Like late year’s reports by the Government appointed Defence Commission and the Total Preparedness Committee the report by the EEA Commission, presented on April 11, emphasizes the importance of closer cooperation between Norway and the EU. Six of the seven members recommend that Norway “in addition to our participation in a strong NATO,” should now “step up our cooperation with the EU to ensure our security by further strengthening ties to our European allies and neighbours.” The commission emphasizes the serious security situation and is unanimous in recommending seeking closer cooperation with the EU on foreign policy, security, and defence.  

This development will also require a change of pace for the Norwegian defence industry, with greater demands for adaptation and strategic thinking. It will be increasingly important to strengthen ties with European partners, with the EU Commission and the European Parliament, and to be present in Brussels to seize the market opportunities that arise through closer coordination through EU bodies. 

EU countries are also collaborating to become more resilient against complex, so-called “hybrid” threats, protecting critical infrastructure such as pipelines and cables at sea and cybersecurity for digital services, as well as combating fake news and influence operations. New EU research and development programs might therefore in the future be directed towards addressing external threats, such as climate, health, hybrid, and military threats.  

It also involves protection against what the EU calls “economic coercion,” i.e., how to jointly handle and minimize politically motivated coercive measures that affect the economies of EU countries. This will also be important for Norway, so that we do not once again end up in the Chinese “freezer” or that our fishing exports are affected by unfair and unjustified bans or restrictions. However, it may become more challenging to safeguard Norwegian interests when trade policy is, in principle, to be kept out of the EEA Agreement, and Norway is not part of the EU’s customs union. 

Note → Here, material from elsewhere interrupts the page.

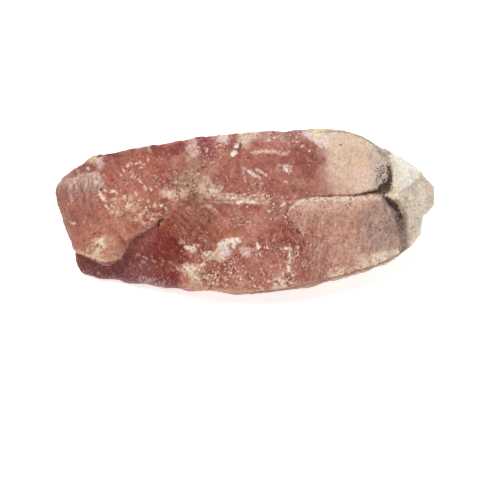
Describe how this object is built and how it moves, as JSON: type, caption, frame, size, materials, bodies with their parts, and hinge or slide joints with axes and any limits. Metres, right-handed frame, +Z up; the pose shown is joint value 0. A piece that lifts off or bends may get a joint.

The EU’s goal is greater strategic authonomy in vulnerable value chains. New requirements can directly impact the bottom line for Norwegian businesses. Uncertainty increases when it is unclear whether new rules will become part of Norwegian law through the EEA. Norway’s self-harm by being excluded from the EU fora that discuss and decide on defence, civil protection, and emergency preparedness should be well known. The Norwegian government should clarify how Norwegian interests can best be safeguarded, whether through the EEA or new agreements.